Cherokee Nation, Tahlequah OK

Investigators

Abstract

Cherokee, a severely endangered language according to the UNESCO Language Vitality Scale of Intergenerational Language Transmission, is unique among Iroquoian languages in that it alone exhibits lexical tone. Functioning together, tone and vowel length in Cherokee provide the only acoustic cues that distinguish large sets of words. Yet, there are no available resources of corresponding audio and written examples of Cherokee tone and related vowel length for language learners, teachers, or researchers to refer to. The overall goal of this project is to represent both tone and vowel length for each of 9,000 entries in the existing Cherokee Electronic Dictionary on three writing systems: the International Phonetic Alphabet, the historic Sequoyah Cherokee Syllabary, and a commonly used "Near Phonemic Alphabet." Other outcomes include: recorded recitations of each entry by different speakers to present a range of gender and phonetic detail, training for Cherokee speakers and advanced second language learners in documentary linguistics, and the development and pilot testing of materials and lessons that use the electronic dictionary to teach tone in Cherokee language classrooms.
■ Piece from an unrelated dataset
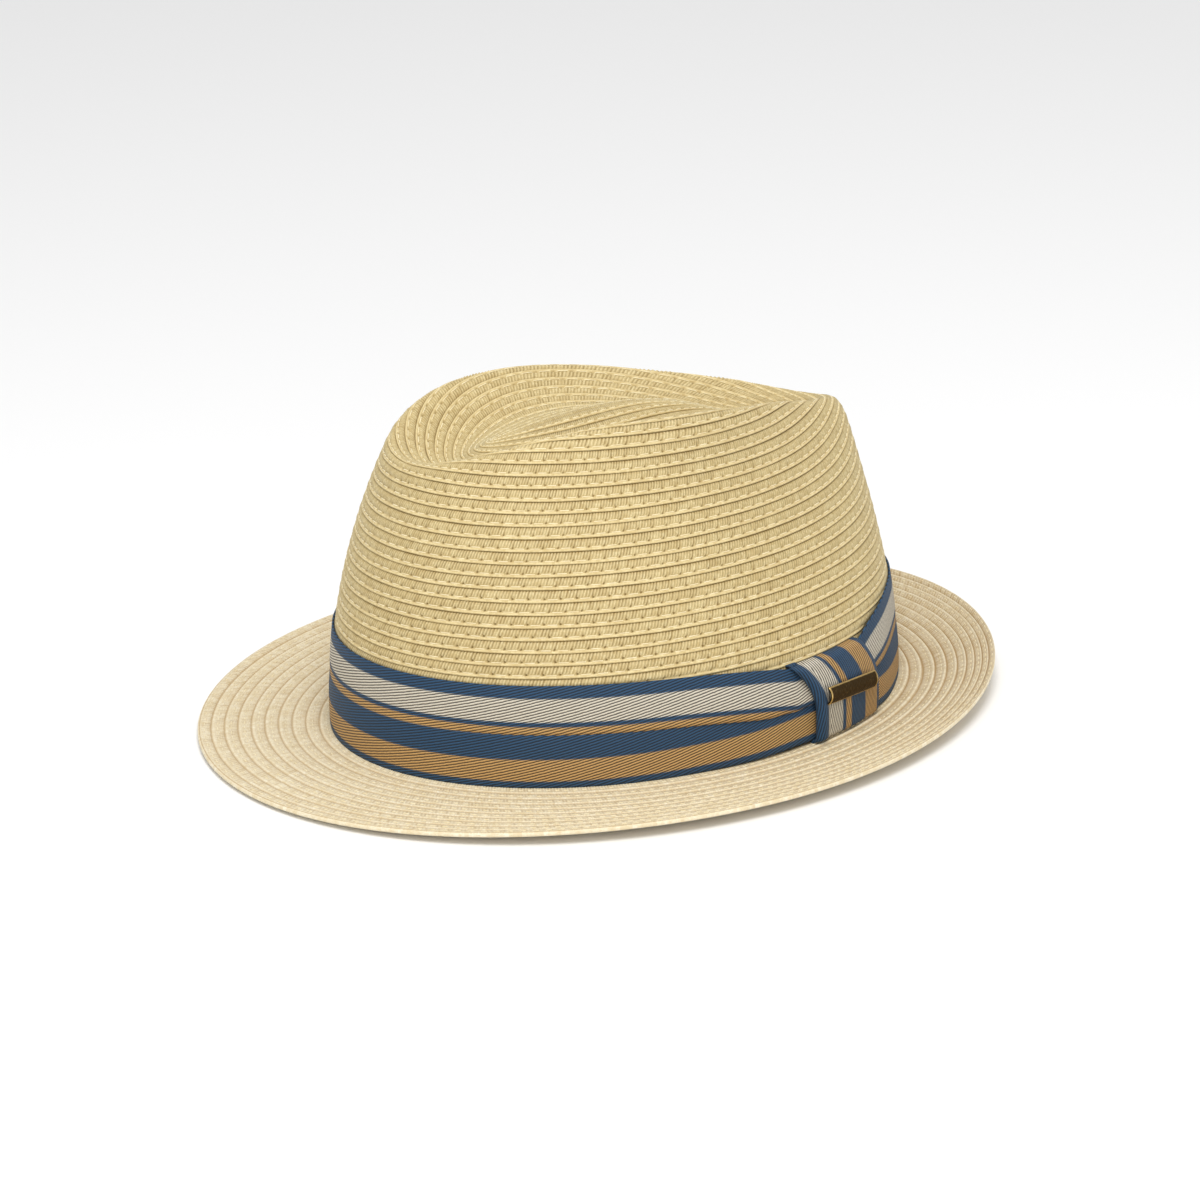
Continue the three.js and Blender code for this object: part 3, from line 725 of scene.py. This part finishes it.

The project will make available the largest searchable dataset on Cherokee prosody in existence, aiding researchers in measuring phonetic characteristics, describing distribution patterns, and testing theories of tone while providing Cherokee language learners a tool for improving their pronunciation and knowledge of the linguistic character of Cherokee. The resulting product may serve as a model for the creation of a documentary linguistics rooted in the expression of an Indigenous community's language and culture, illustrating that language work does not necessarily have to be framed through English.